Güzelliklerimizi Devam Ettirelim

İLİ : BURSA
AY-YIL : AĞUSTOS-2013 TARİH : 09.08.2013 (2.HAFTA)

Muhterem Müslümanlar!

Bir mübarek Ramazan ayını geride bırakmış bulunmaktayız. Bu ayda oruç, sahur, teravih, zekat ve sadaka ile pek çok güzellikleri kazandık. Açlığın yanında, ahlaki değerleri ve faziletleri öğrendik.

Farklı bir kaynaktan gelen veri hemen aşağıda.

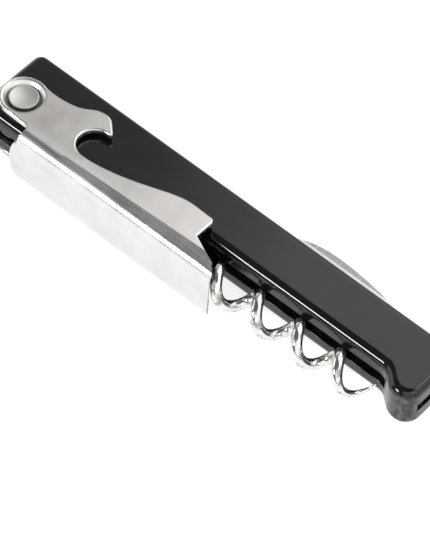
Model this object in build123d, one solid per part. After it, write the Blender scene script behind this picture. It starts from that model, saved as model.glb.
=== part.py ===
from build123d import *
import os
from math import cos, pi, radians, sin, tan

os.makedirs("parts", exist_ok=True)

# Lever corkscrew (waiter's friend), folded shut and lying on its side. Millimetres.
# Everything is drawn about the lever's rivet: X runs along the handle towards the hook,
# Y towards the knife's edge of the handle, Z through its thickness from the middle plane.
# At the end the whole model is moved so that the origin is under the middle of its box.

# Handle: one moulding with a block for the lever, a recess for the worm, and a hook
HANDLE_LEFT = -6.9
HANDLE_RIGHT = 104.9
HANDLE_TOP = 12.65
BLOCK_BOTTOM = -6.35
RECESS_Y = -0.15
HOOK_BOTTOM = -3.55
HOOK_LOW_X = 101.4
HANDLE_T = 10.0
EDGE_R = 1.9
STEP_X = 44.0
STEP_SLANT = 2.6
STEP_R = 2.3
RECESS_END_X = 93.9
TOP_RIGHT_X = 103.0
TOP_RIGHT_R = 3.2
TOP_LEFT_R = 2.1
BLOCK_CORNER_R = 2.6

# Slots moulded in the handle's middle plane
WORM_SLOT_W = 2.7
WORM_SLOT_LEFT = -4.7
WORM_SLOT_TOP = 2.7
RECESS_SLOT_TOP = 0.9
RECESS_SLOT_END = 96.6
KNIFE_SLOT_W = 2.0
KNIFE_SLOT_LEFT = 46.6
KNIFE_SLOT_FLOOR = 2.0
END_SLOT_X = 101.2
END_SLOT_FLOOR = -0.85
SLOT_EDGE_R = 0.2

# Lever: a pressed steel channel that straddles the handle
SHEET_T = 1.0
LEVER_W = 14.25
WEB_Y = -8.65
BEND_R = 2.7
RIM_R = 0.4
EYE_R = 5.15
DISH_RIM_R = 4.4
DISH_FLOOR_R = 3.3
DISH_DEPTH = 1.05
DISH_EDGE_R = 0.7
DISH_BACK_R = 4.15
DISH_BACK_ROOT_R = 5.03
NOTCH_R = 3.76
NOTCH_X = 18.6
NOTCH_Y = 0.55
HUMP = (15.2, 7.9)
BEAK_TIP = (20.3, 3.9)
BEAK_TIP_R = 0.5
FOOT_X = 48.7
FOOT_TOP = 2.65
FOOT_BOTTOM = -2.7
FOOT_R = 1.1
ARM_END = (55.2, -5.7)
ARM_END_R = 1.6
WEB_LEFT = 4.2
WEB_LEFT_R = 9.8
CHEEK_LEFT = 5.9
CHEEK_LEFT_Y = -5.35
CHEEK_LEFT_R = 0.9
WEB_RIGHT = 57.2
WEB_BEVEL = 0.85
WEB_BEVEL_LOW_Z = -1.8
WEB_BEVEL_HIGH_Z = 4.5
PINCH_START = (16.0, -5.9)
PINCH_END = (57.2, -4.4)
PINCH_TILT = 10

# Rivet of the lever
RIVET_R = 2.0
RIVET_HEAD_R = 3.15
RIVET_HEAD_T = 0.7
RIVET_EDGE_R = 0.2
RIVET_HOLLOW_R = 2.85
RIVET_HOLLOW_DEPTH = 0.35
RUN_GAP = 0.05

# Worm: one wire, with an eye round its pin, a straight shank and a tapering point
WIRE_R = 1.2
HELIX_R = 2.78
PITCH = 10.5
WORM_Y = -4.4
EYE_X = 39.0
PIN_R = 1.5
EYE_TURN = 260
HELIX_TOP_X = 53.23
LEAD_IN_START = -270
LEAD_IN_END = -60
LEAD_IN_MIDDLE_R = 1.25
TAPER_START = 1170
TIP_ANGLE = 1433
TIP_R = 0.12
TIP_LENGTHS = 3
TIP_SECTIONS = 4
TAPER_POWER = 1.6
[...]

Elimizin altında çeşitli nimetler olmasına rağmen, sabredip, nimetlerin kadrini kıymetini farkettik. Şükretmenin ne kadar önemli olduğunu idrak ettik. Kullukta asıl olan, devamlılık, samimiyet ve istikamet üzere yaşamaktır.

Aziz Kardeşlerim!

İnsana sayısız nimetler bahşeden, onu en güzel surette yaratan ve ona akıl nimeti veren Allah’a şükretmesi ve O’na teşekkür etmesi gerekir. Sevgili Peygamberimiz (sav) de ayakları şişinceye kadar Allah’a ibadet ederdi. Bir gün Hz. Âişe (r.anhâ): “Ya Rasulallah! Allah Teâlâ senin gelmiş ve geçmiş bütün günahlarını affetmesine rağmen niçin bu kadar ibadet ediyorsun?” deyince, Peygamberimiz (sav): “Ey Âişe Allah’a şükreden bir kul olmayayım mı? Buyurdu. Böylelikle, Peygamberimiz (sav) Allah’ın verdiği nimetlere şükretmenin, kullukla (ibadetle) yerine getirileceğini bizlere bildirmiştir.

Değerli Müminler!

Müslümanın kulluğu sadece özel gün ve gecelerle sınırlı değildir. Kişi, ibadetleri, buluğ çağına girdiği andan itibaren, ömrünün sonuna kadar yerine getirmelidir. Çünkü bunu Rabbimiz emretmekte ve şöyle buyurmaktadır: “Sana ölüm gelinceye kadar Rabbine ibadet et.”2 Bir başka ayeti kerimede ise; “Sağ olduğum müddetçe bana namaz kılmayı ve zekât vermeyi emretti” buyurarak ibadetlerin devamlı olmasını bizden istemiştir.

Muhterem Kardeşlerim!

Cenab-ı Hak Kur’an-ı Kerim’de:“ İpliğini kuvvetlice büktükten sonra çözen kadın gibi olmayınız” buyurmuştur. Unutmayalım; ibadetlerin sevabını tüketen kişinin Cenab-ı Hakkın huzurunda elinin boş olmasına neden olan olumsuz ahlaki davranışlardır. Bunun için dilimizi yalandan, gıybetten korumalıyız. Kalbimizi hasetten, kinden, öfkeden arındırmalıyız. Birbirimize karşı şefkatli ve merhametli davranmalıyız ki, Rabbimizin lütfuna mazhar olalım. Ramazan ayında ele gelen herşeyin yenmeyeceğini, dile gelen herşeyin söylenmeyeceğini, fakirin, yoksulun, zayıfın, açın halinden anlamayı yine Ramazanda oruçlu iken öğrendik. Bunların her zaman var olduğunu düşünerek Allah yolunda gücümüz nisbetinde harcamaya devam etmeliyiz. Dünyanın geçici zevkleri, lezzetleri sürekli olarak yapmamız gereken kulluğumuza engel olup kalplerimizi katılaştırmamalıdır.

Hutbemi Hz. Âişe (r.anha)’dan rivâyet edilen bir hadis-i şerif ile bitirmek istiyorum. “Yâ Rasûlallah! Hangi ibadet Allah Teâlâ'ya daha sevimlidir? Diye, soruldu. O da: “ Az da olsa devamlı olanıdır” buyurmuştur.